What You Must Know About Fissured Tongue

Do you have fissures in your tongue? Apart from the strange looks on people’s faces when they see you open your mouth, there really is not much to worry about this condition. Also called plicated or scrotal tongue, fissured tongue doesn’t usually cause any harm. This condition, which is more common than you think, is characterized by the grooves in the dorsal and lateral aspects of the tongue. To appease yourself, feel free to visit your doctor and discuss this with him/her. You can also learn more about it by reading this article.

What does a fissured tongue look like?
A fissured tongue will have cracks, grooves and clefts. These marks appear on the top and sides of the tongue. They vary in depth but they can measure as deep as 6 millimeters. Grooves may be interconnected but they are typically separated into smaller sections.

What happens when you have these fissures?
The good news is, you won’t experience any symptoms with this condition. That is except of course if debris build up within these fissures. When that happens, infection and inflammation may occur since bacteria feed on food particles trapped inside the mouth.

When do fissures appear?
Generally, fissures appear during childhood. But ironically, adults have more fissures than children. That’s probably because the wrinkles become deeper and more pronounced as people get older. If a person goes to the dentist for a regular exam, the dentist will immediately find fissures in your tongue if you have them. Only 2 to 5 percent of the American population develop this condition. This is more common in men than women.

Are fissures a sign of another condition?
Yes, it may develop along with other medical conditions such as the geographic tongue. Geographic tongue, which is scientifically known as benign migratory glossitis (BMG), is a benign condition that doesn’t cause any symptoms except for the occasional sensitivity to spicy foods.

A rare condition called Melkersson-Rosenthal syndrome has been proven to cause fissured tongue. It also causes facial swelling, lip swelling, and Bell’s palsy. Bell’s palsy refers to face paralysis. Moreover, about 8 out of 10 children who have the chromosomal disorder Down syndrome have fissured tongues.

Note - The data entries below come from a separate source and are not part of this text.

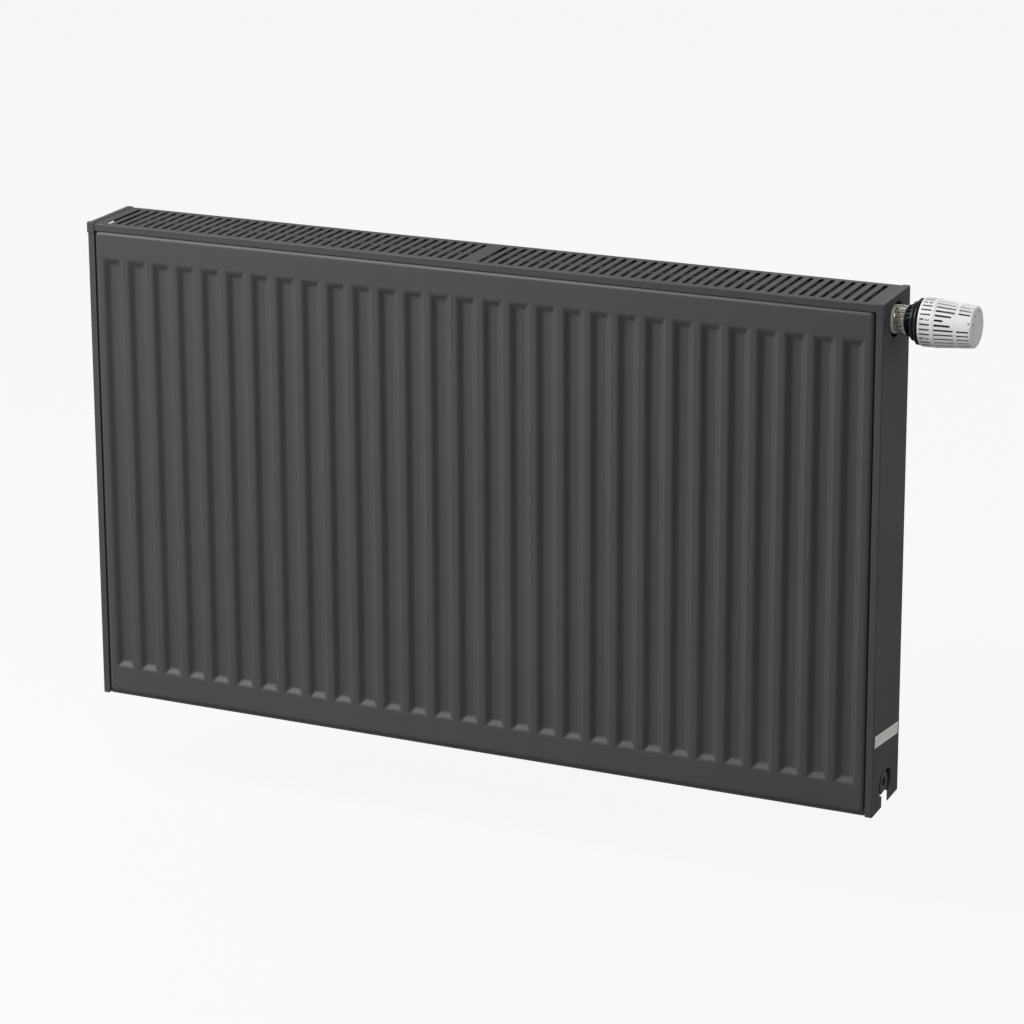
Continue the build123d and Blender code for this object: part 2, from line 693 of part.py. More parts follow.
def sensor_element():
    """The liquid-filled capsule with its corrugated neck and piston."""
    frame = on_side(TOP_PORT_Z)
    outline = [(0.0, 28.3), (3.0, 28.3), (3.0, 29.9), (14.6, 29.9), (14.6, 33.0)]
    for fold in range(4):
        start = 33.0 + 2.4 * fold
        outline += [(10.5, start + 0.6), (10.5, start + 1.2), (13.0, start + 1.8), (13.0, start + 2.4)]
    outline += [(14.4, 43.2), (14.4, CAPSULE_END - 1.9), (12.5, CAPSULE_END), (0.0, CAPSULE_END)]
    return turned(frame, outline)


# ---------------------------------------------------------------- vent and plugs


def blind_plug(side, z):
    """A side port's blind plug with a hexagon socket."""
    frame = on_side(z, side)
    plug = rod(frame, PLUG_RADIUS, -16.0, -3.4) + rod(frame, 12.0, -3.4, -1.2)
    socket = frame * Pos(0, 0, -9.0) * extrude(RegularPolygon(6.0, 6), 8.0)
    return plug - socket


def vent_plug():
    """The plug in the top left port that carries the air vent."""
    frame = on_side(TOP_PORT_Z, -1)
    plug = rod(frame, PLUG_RADIUS, -16.0, -3.4)
    plug += frame * Pos(0, 0, -3.4) * extrude(RegularPolygon(13.0, 6), 3.0)
    plug += rod(frame, VENT_BOSS_RADIUS, -0.4, VENT_BOSS_END)
    plug += turned(frame, [(0, 5.1), (VENT_BOSS_RADIUS + 0.7, 5.1), (VENT_BOSS_RADIUS, VENT_BOSS_END),
                           (0, VENT_BOSS_END)])
    plug -= rod(frame, VENT_SCREW_RADIUS + 0.05, -9.0, VENT_BOSS_END)
    plug -= rod(frame, 1.2, -16.0, -9.0)
    return plug - frame * Pos(-5, 0, 2.5) * Rot(0, 90, 0) * Cylinder(0.9, 5)


def vent_spout():
    """The swivelling outlet ring round the vent's boss."""
    frame = on_side(TOP_PORT_Z, -1)
    ring = rod(frame, SPOUT_RADIUS, SPOUT_START, SPOUT_END)
    nozzle = frame * Pos(-11.5, 0, 2.5) * Rot(0, 90, 0) * Cylinder(2.2, 8)
    ring = ring + nozzle - rod(frame, VENT_BOSS_RADIUS + 0.06, SPOUT_START, SPOUT_END)
    return ring - frame * Pos(-11.5, 0, 2.5) * Rot(0, 90, 0) * Cylinder(1.2, 9)


def vent_screw():
    """The vent's needle screw with a square head for the vent key."""
    frame = on_side(TOP_PORT_Z, -1)
    screw = rod(frame, VENT_SCREW_RADIUS, -7.5, 6.3)
    screw += turned(frame, [(0, -9.0), (1.1, -8.6), (VENT_SCREW_RADIUS - 0.4, -7.5), (0, -7.5)])
    screw += frame * Pos(0, 0, 6.3) * extrude(Rectangle(4.0, 4.0), 3.4)
    return screw - frame * Pos(0, 0, 9.2) * Box(1.0, 5.0, 1.0)


def build():
    """Every node of the assembly by name."""
    parts = {}
    parts.update(water_panels())
    parts.update(convectors())
    parts["top_left_tee"] = tee(-1, TOP_PORT_Z)
    parts["bottom_left_tee"] = tee(-1, BOTTOM_PORT_Z)
    parts["top_right_tee"] = top_right_tee()
    parts["bottom_right_tee"] = bottom_right_tee()
    parts["flow_socket"] = flow_socket()
    parts["flow_socket_bracket"] = flow_socket_bracket()
    parts["riser_pipe"] = riser_pipe()
    for row, z in (("upper", 215.0), ("lower", -215.0)):
        for hand, k in (("left", 5), ("right", 25)):
            parts[f"{row}_{hand}_wall_lug"] = wall_lug(CHANNEL_PITCH * k - SIDE, z)
    parts["top_grille"] = top_grille()
    parts["left_side_cover"] = side_cover(-1)
    parts["right_side_cover"] = side_cover(1)
    parts["rating_label"] = rating_label()

    valve = on_side(TOP_PORT_Z)
    parts["valve_seat_ring"] = valve_seat_ring()
    parts["valve_insert_body"] = valve_insert_body()
    parts["valve_insert_seal"] = port_seal(TOP_PORT_Z, 1)
    parts["gland_screw"] = gland_screw()
    parts["gland_seal"] = seal_ring(valve, 2.6, 0.48, 1.2)
    parts["valve_collar"] = valve_collar()
    parts["valve_spindle"] = valve_spindle()
    parts["valve_disc"] = valve_disc()
    parts["valve_return_spring"] = coil_spring(valve, 4.4, 0.45, SPRING_LEDGE, SPINDLE_COLLAR, 5)

    parts["union_nut"] = union_nut()
    parts["head_base"] = head_base()
    parts["push_pin"] = rod(valve, 3.0, SPINDLE_END + 0.05, 28.0)
    parts["scale_ring"] = scale_ring()
    parts["handwheel"] = handwheel()
    parts["sensor_carrier"] = sensor_carrier()
    parts["sensor_element"] = sensor_element()
    parts["over_travel_spring"] = coil_spring(
        valve, 8.5, 0.8, CAPSULE_END, CARRIER_END - CARRIER_ROOF, 4
    )

    parts["vent_plug"] = vent_plug()
    parts["vent_spout"] = vent_spout()
    parts["vent_screw"] = vent_screw()
    parts["vent_plug_seal"] = port_seal(TOP_PORT_Z, -1)
    for hand, side in (("left", -1), ("right", 1)):
        parts[f"bottom_{hand}_plug"] = blind_plug(side, BOTTOM_PORT_Z)
        parts[f"bottom_{hand}_plug_seal"] = port_seal(BOTTOM_PORT_Z, side)
    return parts


os.makedirs("parts", exist_ok=True)
for name, shape in build().items():
    export_step(shape, f"parts/{name}.step")
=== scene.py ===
"""The looks of a steel panel radiator with a built-in valve and a thermostatic head.

Metres. +X runs along the length towards the valve, +Y points to the wall, +Z is up. The origin is
the centre of the plane on which the wall lugs hang. Each sub-assembly is a class: its fields are
its sizes, and its methods build its meshes and dress them.
"""

import json
import logging
import math
from collections.abc import Callable, Iterator
from contextlib import contextmanager
from dataclasses import dataclass
from enum import Enum

import bmesh
import bpy
from mathutils import Matrix, Vector


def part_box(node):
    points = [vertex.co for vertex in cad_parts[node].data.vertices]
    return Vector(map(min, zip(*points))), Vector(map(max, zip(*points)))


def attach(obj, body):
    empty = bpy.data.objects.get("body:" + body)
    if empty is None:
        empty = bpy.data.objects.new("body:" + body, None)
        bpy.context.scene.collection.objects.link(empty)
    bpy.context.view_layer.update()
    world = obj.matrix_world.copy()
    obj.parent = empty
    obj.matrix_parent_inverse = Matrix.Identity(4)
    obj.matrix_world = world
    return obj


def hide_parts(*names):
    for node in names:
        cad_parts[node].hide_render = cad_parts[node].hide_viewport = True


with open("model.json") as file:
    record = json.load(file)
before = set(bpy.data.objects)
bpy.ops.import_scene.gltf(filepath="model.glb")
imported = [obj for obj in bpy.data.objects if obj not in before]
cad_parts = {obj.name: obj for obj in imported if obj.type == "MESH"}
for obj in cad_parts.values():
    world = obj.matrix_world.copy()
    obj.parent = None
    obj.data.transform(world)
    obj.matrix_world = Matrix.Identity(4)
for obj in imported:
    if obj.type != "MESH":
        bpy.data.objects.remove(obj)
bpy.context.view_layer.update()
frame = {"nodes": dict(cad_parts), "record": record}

LOG = logging.getLogger("radiator")
MM = 0.001
SNAP = 0.02 * MM
Colour = tuple[float, float, float]
Outline = list[tuple[float, float]]


# ------------------------------------------------------------------ the bench: modelling helpers


class Facing(Enum):
    """The way a flat blank faces, as the turn that a fresh plane needs."""

    FRONT = (math.pi / 2, 0.0, 0.0)
    BACK = (-math.pi / 2, 0.0, 0.0)
    TOP = (0.0, 0.0, 0.0)
    RIGHT = (0.0, math.pi / 2, 0.0)
    LEFT = (0.0, -math.pi / 2, 0.0)


class Part(Enum):
    """What is picked in a mesh, as Blender's three selection switches."""

    POINTS = (True, False, False)
    EDGES = (False, True, False)
    FACES = (False, False, True)


def clear_bench() -> None:
    """Leaves nothing selected."""
    bpy.ops.object.select_all(action="DESELECT")


def pick_all() -> None:
    """Selects the whole mesh that is being shaped."""
    bpy.ops.mesh.select_all(action="SELECT")


def turn_outward() -> None:
    """Makes all faces of the mesh that is being shaped point outward."""
    pick_all()
    bpy.ops.mesh.normals_make_consistent(inside=False)


def middle(edge: bmesh.types.BMEdge) -> Vector:
    """The middle point of an edge."""
    return (edge.verts[0].co + edge.verts[1].co) / 2


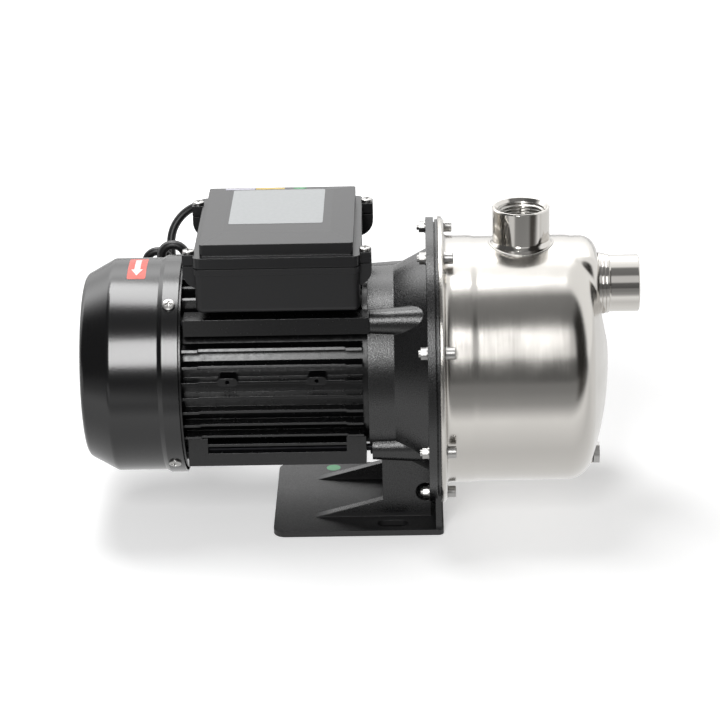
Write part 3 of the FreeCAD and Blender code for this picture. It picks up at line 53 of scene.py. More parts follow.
# The cord's route from the gland to the hank, and from the hank to the plug, in mm.
LEAD = (
    (-119, 97, 190), (-119, 106, 190.3), (-123.5, 118.5, 193), (-133, 128.7, 192.8),
    (-145.5, 134.3, 188.9), (-159, 133.6, 181), (-167.3, 127.5, 167.7), (-166, 117, 149),
    (-162.5, 111, 124),
)
TAIL = (
    (-135, 89.5, 15), (-124, 95, 3.6), (-111, 103, 3.4), (-98, 111, 8.5), (-86, 116, 16),
    (-73, 118, 19.5), (-60, 118, 19.5),
)
# Folds of the hank in their order along the cord: X and Y where each starts and ends, and its outer height.
FOLDS = (
    ((-179.5, 109.0), (-141.5, 102.4), 3.4),
    ((-165.8, 99.1), (-183.8, 99.1), 164.0),
    ((-179.5, 102.4), (-141.5, 95.8), 3.4),
    ((-153.0, 92.6), (-172.0, 92.6), 171.4),
    ((-179.5, 95.8), (-150.5, 89.2), 4.2),
    ((-170.6, 86.0), (-153.0, 86.0), 173.3),
)
# Where each of the seven runs passes through the tie.
WAIST = (
    (-160.5, 108.3), (-157.2, 102.4), (-163.8, 102.4), (-157.2, 95.8), (-163.8, 95.8),
    (-163.8, 89.2), (-157.2, 89.2),
)
WAIST_Z = 88.0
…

How is this condition treated?
If the condition doesn’t bring you any uncomfortable or painful symptoms then the only thing that your dentist would tell you to do is to brush your tongue regularly. This will help remove the food particles that may build up in the fissures and cause irritation and infection. For most cases, no treatment is necessary. The only time treatment is required is if you experience symptoms or complications from Melkersson-Rosenthal syndrome. In that case, your dentist will refer you to a specialist.